Jade and Tulips (watercolor 11 x 14) $250

Years ago I celebrated a new job by purchasing a jewelry box I had coveted for several years.  I love oriental furniture with it’s brass hinges and inset  jade and soapstone.  I find a whole room full of  such furniture much too heavy.  But the jewelry box was everything I loved about the furniture in miniature.  And despite it’s exoticness, it looks perfectly at home on my plain pine dressers.  And it has the added advantage of actually looking better half open with the jewelry hanging out than it does closed.

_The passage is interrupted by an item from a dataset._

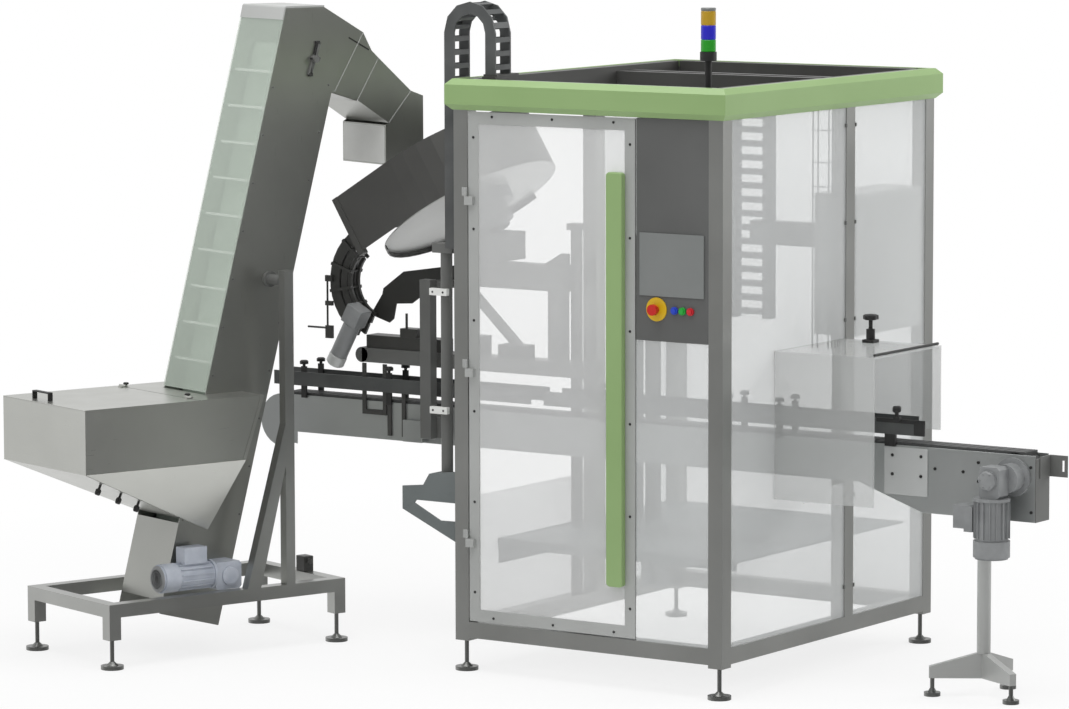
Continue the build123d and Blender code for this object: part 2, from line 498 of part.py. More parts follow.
chute_rails = []
for ya in (ch_y0, ch_y1 - 12):
    chute_rails.append(ring(CH_R1 - 34, CH_R1, 128, 244, ya, ya + 12))
    chute_rails.append(ring(CH_R0 + 22, CH_R0 + 54, 134, 246, ya, ya + 12))
    chute_rails.append(ring(CH_R0, CH_R0 + 14, 140, 250, ya, ya + 12))
spacers = []
for a in (136, 163, 190, 217, 240):
    ar = radians(a)
    mid_r = (CH_R0 + CH_R1) / 2
    blk = Pos(CH_X + mid_r * cos(ar), 0, CH_Z + mid_r * sin(ar)) * Rot(0, -a, 0) * Box(CH_R1 - CH_R0, 2 * 0 + 10, 24)
    for ya in (ch_y0 - 5, ch_y1 + 5):
        spacers.append(Pos(0, ya, 0) * blk)
keep("curved_chute", apart(chute_rails + spacers + [ring(CH_R0 + 54, CH_R0 + 58, 132, 246, ch_y0, ch_y1)]))

# Small geared motor beside the curved chute
gm_a, gm_b = (-1478, ch_y0 - 60, 1192), (-1560, ch_y0 - 60, 1062)
keep("track_drive", rod(gm_a, gm_b, 36), rod((-1560.3, ch_y0 - 60, 1061.5), (-1564, ch_y0 - 60, 1055.6), 30),
     chamfer(bx(-1500, -1404, ch_y0 - 96, ch_y0 - 20, 1202, 1262).edges().filter_by(Axis.Y), 12)
     + rod((-1440, ch_y0 - 20, 1222), (-1440, ch_y0 - 10, 1222), 26))
sy0, sy1 = ch_y0 - 22, ch_y0 - 10
stays = [bx(-1600, -1560, sy0, sy1, 1196, 1206) + rod((-1590, sy0 + 6, 1206), (-1590, sy0 + 6, 1400), 6),
         bx(-1600, -1540, sy0, sy1, 1400, 1412)]

# Track conveyor into the cabinet
ty0, ty1 = TRACK_Y - TRACK_W / 2, TRACK_Y + TRACK_W / 2
track = bx(TRACK_X0 + 28, TRACK_X1, ty0, ty1, TRACK_Z0, TRACK_Z1)
track += rod((TRACK_X0 + 28, ty0, (TRACK_Z0 + TRACK_Z1) / 2), (TRACK_X0 + 28, ty1, (TRACK_Z0 + TRACK_Z1) / 2), 34)
keep("track", track)
keep("track_blocks",
     bx(-1330, -1150, ty0 + 10, ty1 - 10, TRACK_Z1, TRACK_Z1 + 44),
     bx(-1290, -1200, ty0 - 14, ty0, TRACK_Z1 - 10, TRACK_Z1 + 70),
     rod((-1262, ty0 - 7, TRACK_Z1 + 70), (-1262, ty0 - 7, TRACK_Z1 + 128), 5))
hood_pts = [(-1376, 1331), (-1276, 1400), (-1196, 1415), (-1100, 1424), (-1100, 1372), (-1210, 1368), (-1240, 1276),
            (-1324, 1272), (-1356, 1290)]
keep("chute_stays", stays, slab_y(hood_pts, ch_y1 + 10, ch_y1 + 16))

# Columns that carry the bowl and the track
keep("bowl_frame",
     bx(-1102, -1046, -282, -240, 760, 1402), bx(-1040, -1000, -236, -204, 760, 1402), bx(-1060, -1000, 60, 120, 700, 1440),
     bx(-1000, -400, -60, 0, 1352, 1452), bx(-1000, -800, -80, 90, 1452, 1466))
keep("shaft_column", rod((-690, -650, 740), (-690, -650, 1545), 19), bx(-735, -645, -680, -620, 1545, 1580),
     [bx(-760, -655, -678, -669, z, z + 28) for z in (925, 1380)])
arm_pts = [(-897, 657), (-700, 650), (-HX, 600), (-HX, 415), (-897, 567)]
arm_hole = [(-830, 610), (-700, 590), (-640, 580), (-640, 520), (-700, 520), (-820, 585)]
arm_plate = slab_y(arm_pts, -700, -692) - slab_y(arm_hole, -702, -690)
keep("side_arm", arm_plate, slab_y([(-890, 650), (-700, 645), (-HX, 596), (-HX, 590), (-700, 640), (-890, 645)], -692, -600))

# Inside the cabinet: bed, placing head, uprights, electrical box and cable basket
bed_x = HX - TUBE
keep("machine_bed", bx(-bed_x, bed_x, -560, 640, 470, 476), bx(-bed_x, bed_x, -560, -556, 440, 470),
     bx(-bed_x, 4 - bed_x, -556, 640, 380, 470))
keep("head_uprights", bx(-420, -370, 150, 200, 476, 1560), bx(-330, -290, 150, 200, 476, 1420),
     bx(-470, -300, 140, 150, 1520, 1600), bx(-80, 210, 560, 620, 1560, 1680))
keep("electric_box", bx(390, 572, 200, 691, 1228, 1757))
wires = [bx(300 + 14 * i, 303 + 14 * i, 180, 183, 1190, 2086) for i in range(4)]
keep("cable_basket", wires)


# Cable carrier: links on a path, each with two side plates and two cross bars
def link(quad, y0, y1, bars=6.0, plate=8.0):
    """One link: quad is its side view in X and Z, corners 0-1 on one edge and 3-2 on the other."""
    a, b, c, d = (Vector(x, z, 0) for x, z in quad)

    def cut(s0, s1, t0, t1):
        pts = []
        for s, t in ((s0, t0), (s1, t0), (s1, t1), (s0, t1)):
            p, q = a + (b - a) * s, d + (c - d) * s
            v = p + (q - p) * t
            pts.append((v.X, v.Y))
        return pts

    body = slab_y(cut(0, 1, 0, 1), y0, y0 + plate) + slab_y(cut(0, 1, 0, 1), y1 - plate, y1)
    f = bars / 44.0
    return body + slab_y(cut(0.31, 0.69, 0, f), y0, y1) + slab_y(cut(0.31, 0.69, 1 - f, 1), y0, y1)


def run_of_links(x, z_from, count, y0, y1, thick, pitch):
    """Straight vertical run of links round the line at x, upwards from z_from."""
    t = thick / 2
    return [link([(x - t, z_from + pitch * k), (x - t, z_from + pitch * (k + 1)),
                  (x + t, z_from + pitch * (k + 1)), (x + t, z_from + pitch * k)], y0, y1) for k in range(count)]


CC_X, CC_R, CC_Z, CC_PITCH, CC_T = -546.0, 92.0, 2366.0, 50.0, 44.0
CC_Y0, CC_Y1 = -701.5, -598.5
links = run_of_links(CC_X - CC_R, CC_Z - 16 * CC_PITCH, 16, CC_Y0, CC_Y1, CC_T, CC_PITCH)
for i in range(6):
    quad = [(CC_X + r * cos(radians(a)), CC_Z + r * sin(radians(a))) for r, a in (
        (CC_R + CC_T / 2, 180 - 30 * i), (CC_R + CC_T / 2, 150 - 30 * i), (CC_R - CC_T / 2, 150 - 30 * i),
        (CC_R - CC_T / 2, 180 - 30 * i))]
    links.append(link(quad, CC_Y0, CC_Y1))
links += run_of_links(CC_X + CC_R, CC_Z - 3 * CC_PITCH, 3, CC_Y0, CC_Y1, CC_T, CC_PITCH)
keep("top_chain", links)
shelf_z = CC_Z - 3 * CC_PITCH
keep("top_beams", beams, bx(CC_X + CC_R - 30, CC_X + CC_R + 30, CC_Y0, -560, shelf_z - 8, shelf_z),
     bx(CC_X + CC_R - 30, CC_X + CC_R + 30, -711 + 0.8, CC_Y0 - 1, shelf_z - 40, shelf_z - 8))
keep("inner_chain", run_of_links(0, 1400, 13, -60, 60, CC_T, CC_PITCH), at=Location((330, -40, 0), (0, 0, 60)))

# Stack light near the front right corner
LAMP_X, LAMP_Y, LAMP_R = 452.0, -640.0, 27.0
keep("stack_light_base", rod((LAMP_X, LAMP_Y, 2176), (LAMP_X, LAMP_Y, 2184), 40)
     + rod((LAMP_X, LAMP_Y, 2184), (LAMP_X, LAMP_Y, 2290), 12) + rod((LAMP_X, LAMP_Y, 2290), (LAMP_X, LAMP_Y, 2322), 30),
     bx(LAMP_X - 50, LAMP_X + 50, -HY - BAND_OUT + BAND_T, LAMP_Y + 40, 2168, 2176))
keep("stack_light_lamps", [rod((LAMP_X, LAMP_Y, 2322 + i * 52), (LAMP_X, LAMP_Y, 2371 + i * 52), LAMP_R) for i in range(3)])

for name, solids in nodes.items():
    solids = [Pos(SHIFT_X, SHIFT_Y, 0) * s for s in solids]
    flat = []
    for s in solids:
        flat += s.solids()
    shape = flat[0] if len(flat) == 1 else Compound(children=flat)
    export_step(shape, f"parts/{name}.step")
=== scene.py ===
import bpy
import bmesh
import math
from mathutils import Vector, Matrix


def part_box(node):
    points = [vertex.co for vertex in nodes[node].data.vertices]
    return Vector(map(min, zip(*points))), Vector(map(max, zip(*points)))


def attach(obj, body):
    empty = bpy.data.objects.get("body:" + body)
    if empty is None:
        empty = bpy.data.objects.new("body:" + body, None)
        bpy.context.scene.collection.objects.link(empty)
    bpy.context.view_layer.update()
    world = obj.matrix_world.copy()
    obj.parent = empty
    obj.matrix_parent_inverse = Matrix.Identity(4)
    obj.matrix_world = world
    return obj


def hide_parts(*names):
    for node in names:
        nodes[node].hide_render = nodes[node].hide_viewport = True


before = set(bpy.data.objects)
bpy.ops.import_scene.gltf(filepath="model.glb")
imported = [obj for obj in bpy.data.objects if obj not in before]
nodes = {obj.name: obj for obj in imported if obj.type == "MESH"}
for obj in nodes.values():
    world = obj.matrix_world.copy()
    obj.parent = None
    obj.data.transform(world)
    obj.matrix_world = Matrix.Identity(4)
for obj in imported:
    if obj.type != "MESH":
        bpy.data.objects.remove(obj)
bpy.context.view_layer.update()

# %% [markdown]
# # A packaging line in a guarded cabinet
# The line has three parts that stand beside each other: a belt elevator with a hopper, a tilted
# sorting bowl with a curved chute, and a cabinet with clear walls through which a conveyor runs.
# The solids come from the CAD model and stay where they are. This lesson gives them their
# finishes, adds the small pieces that the CAD leaves out, and lights the scene.

# %% Keep the size of the CAD model
origin_x, origin_y = 0.2964, 0.3808      # the middle of the cabinet, in the row frame
print(len(nodes), "CAD nodes")


# %% [markdown]
# ## Colours
# A shader works with linear light, but a colour given here is a screen colour. One helper turns
# the second into the first, so that each finish below can be written as it looks.

# %% Screen colour to linear light
def seen(r, g, b):
    def one(c):
        c = c / 255.0
        return c / 12.92 if c <= 0.04045 else ((c + 0.055) / 1.055) ** 2.4
    return (one(r), one(g), one(b), 1.0)


print("band green in linear light", [round(v, 3) for v in seen(150, 184, 122)])


# %% [markdown]
# ## Finishes
# Most of this machine is sheet steel and square tube with a fine satin paint. Such paint is never
# one flat colour: it has a faint cloudiness, a fine orange-peel bump and a gloss that changes a
# little. A noise texture drives all three. The scale is in metres, because the nodes sit in object
# space and the model is drawn in metres.

# %% Satin paint
def satin_paint(name, dark, light, rough=0.42, cloud=2.4, peel=420.0, metal=0.0):
    mat = bpy.data.materials.new(name)
    mat.use_nodes = True
    tree = mat.node_tree
    bsdf = tree.nodes["Principled BSDF"]
    where = tree.nodes.new("ShaderNodeTexCoord")
    cloudy = tree.nodes.new("ShaderNodeTexNoise")
    cloudy.inputs["Scale"].default_value = cloud
    cloudy.inputs["Detail"].default_value = 4.0
    ramp = tree.nodes.new("ShaderNodeValToRGB")
    ramp.color_ramp.elements[0].position = 0.3
    ramp.color_ramp.elements[0].color = dark
    ramp.color_ramp.elements[1].position = 0.72
    ramp.color_ramp.elements[1].color = light
    gloss = tree.nodes.new("ShaderNodeMapRange")
    gloss.inputs["To Min"].default_value = rough - 0.05
    gloss.inputs["To Max"].default_value = rough + 0.07
    fine = tree.nodes.new("ShaderNodeTexNoise")
    fine.inputs["Scale"].default_value = peel
    bump = tree.nodes.new("ShaderNodeBump")
    bump.inputs["Strength"].default_value = 0.05
    bump.inputs["Distance"].default_value = 0.0005
    link = tree.links.new
    link(where.outputs["Object"], cloudy.inputs["Vector"])
    link(where.outputs["Object"], fine.inputs["Vector"])
    link(cloudy.outputs["Fac"], ramp.inputs["Fac"])
    link(ramp.outputs["Color"], bsdf.inputs["Base Color"])
    link(cloudy.outputs["Fac"], gloss.inputs["Value"])
    link(gloss.outputs["Result"], bsdf.inputs["Roughness"])
    link(fine.outputs["Fac"], bump.inputs["Height"])
    link(bump.outputs["Normal"], bsdf.inputs["Normal"])
    bsdf.inputs["Metallic"].default_value = metal
    return mat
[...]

It took me some time to compose a picture with my jewelry box at the center.  The problem is that the box’s shape  is really just that,  a vertical rectangular box.  Compositions with the complete box were brought to a complete and boring full stop by the edge of the box.   In the end, I subordinated the box to the tulips and  cropped it along one edge.  The dark open door of the box makes a beautiful foil for the bright tulips.

Once composed, painting the picture was relatively straight forward.  I masked the highlights and then began with the tulips painting them in a various combinations of hansa yellow, hansa gold, yellow ochre, cadmium yellow, and cadmium red.  The leaves are combinations of the same yellows with cobalt and phthalo blue.   I used the same colors for the jade necklace and insets as I did for the foliage.

I went on to painting vase and metal hinges using primarily yellow ochre, raw sienna and burnt sienna dulled with cobalt blue and cerulean blue.  I added the box in combinations of burnt sienna, quinacridone magenta, and dioxazine purple.

The dresser top is layered washes of burnt sienna, raw sienna, and burnt umber.  The wall yellow ochre and dulled with dioxazine purple. Layed the wall on very heavily to allow the tulips to pop.